The point is to connect the function to a business metric and a data-quality outcome. Hiring teams care less that you know RANK() exists and more that you can use it to prevent duplicate top-N results, explain a retention gap, or ship a dashboard that does not change randomly because of tie behavior.
Quick prep checklist
Before a SQL window functions interview, practice these prompts until they feel automatic:
- Top N per group with and without ties.
- First event, latest event, and deduplication using
ROW_NUMBER. - Previous purchase date using
LAG. - Month-to-date revenue with an explicit frame.
- Rolling seven-day average with missing calendar dates.
- Percent of category total.
- Sessionization using gaps between events.
- “Second highest salary” using
DENSE_RANKorROW_NUMBER.
The winning pattern is calm specificity.

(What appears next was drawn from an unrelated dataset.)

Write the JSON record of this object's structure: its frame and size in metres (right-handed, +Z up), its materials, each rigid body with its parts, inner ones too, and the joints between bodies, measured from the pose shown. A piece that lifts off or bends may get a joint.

Name the grain, partition, order, and frame. Then write the query. That is the difference between someone who has memorized window syntax and someone who can use it in real analytics work.

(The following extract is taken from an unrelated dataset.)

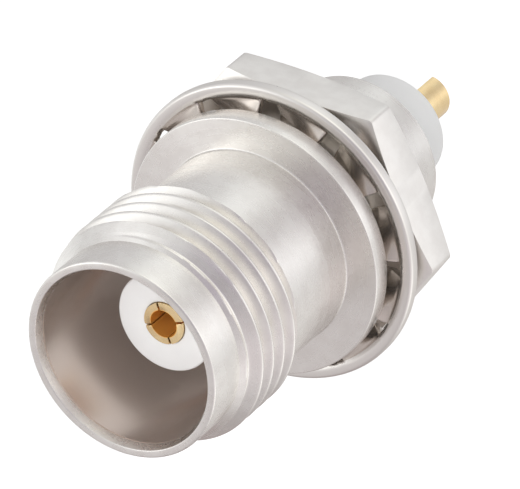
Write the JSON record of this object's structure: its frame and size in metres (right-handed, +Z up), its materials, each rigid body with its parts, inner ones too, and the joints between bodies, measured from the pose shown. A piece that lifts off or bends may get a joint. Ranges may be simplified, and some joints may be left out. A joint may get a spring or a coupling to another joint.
{
  "type": "tnc bulkhead connector",
  "caption": "Threaded coaxial jack for a panel, with a lock washer and a hex nut behind its flange and a solder cup at the rear.",
  "frame": {"origin": "on the connector's axis, in the rear face of the flange, which seats on the panel", "axes": "+Y along the axis from the mouth to the solder cup, +Z up, +X to the right when looking along +Y"},
  "size_m": [0.0154, 0.027, 0.0148],
  "materials": {
    "plated_metal": "satin warm grey plating",
    "insulator": "waxy white",
    "gold": "satin gold plating"
  },
  "bodies": {
    "shell": {"body": "plated_metal", "front_insulator": "insulator", "rear_insulator": "insulator", "center_contact": "gold"},
    "washer": {"lock_washer": "plated_metal"},
    "nut": {"hex_nut": "plated_metal"}
  },
  "joints": [
    {"name": "washer_slide", "type": "slide", "parent": "shell", "child": "washer", "axis": [0, 1, 0], "range_m": [0, 0.0048]},
    {"name": "nut_turn", "type": "hinge", "parent": "washer", "child": "nut", "pos_m": [0, 0, 0], "axis": [0, 1, 0], "range_deg": [0, 2160]}
  ],
  "couplings": [
    {"joint": "washer_slide", "follows": "nut_turn", "m_per_rad": 0.00012637}
  ]
}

Bonus worked example: sessionization with LAG
A higher-level window question is sessionization: “Group events into sessions when a user is inactive for more than 30 minutes.” The pattern is LAG, then a running sum of session starts.
WITH sequenced AS (
SELECT
user_id,
event_time,
LAG(event_time) OVER (
PARTITION BY user_id
ORDER BY event_time
) AS previous_event_time
FROM events
), flagged AS (
SELECT
*,
CASE
WHEN previous_event_time IS NULL THEN 1
WHEN TIMESTAMP_DIFF(event_time, previous_event_time, MINUTE) > 30 THEN 1
ELSE 0
END AS is_new_session
FROM sequenced
)
SELECT
*,
SUM(is_new_session) OVER (
PARTITION BY user_id
ORDER BY event_time
ROWS BETWEEN UNBOUNDED PRECEDING AND CURRENT ROW
) AS session_number
FROM flagged;
This is a great interview answer because it combines two window ideas: compare a row to the previous row, then cumulatively count the boundaries. Say out loud that the 30-minute threshold is a product definition, not a SQL fact, and that duplicated timestamps may need an event-id tie-breaker. That kind of precision is what makes the answer feel production-ready.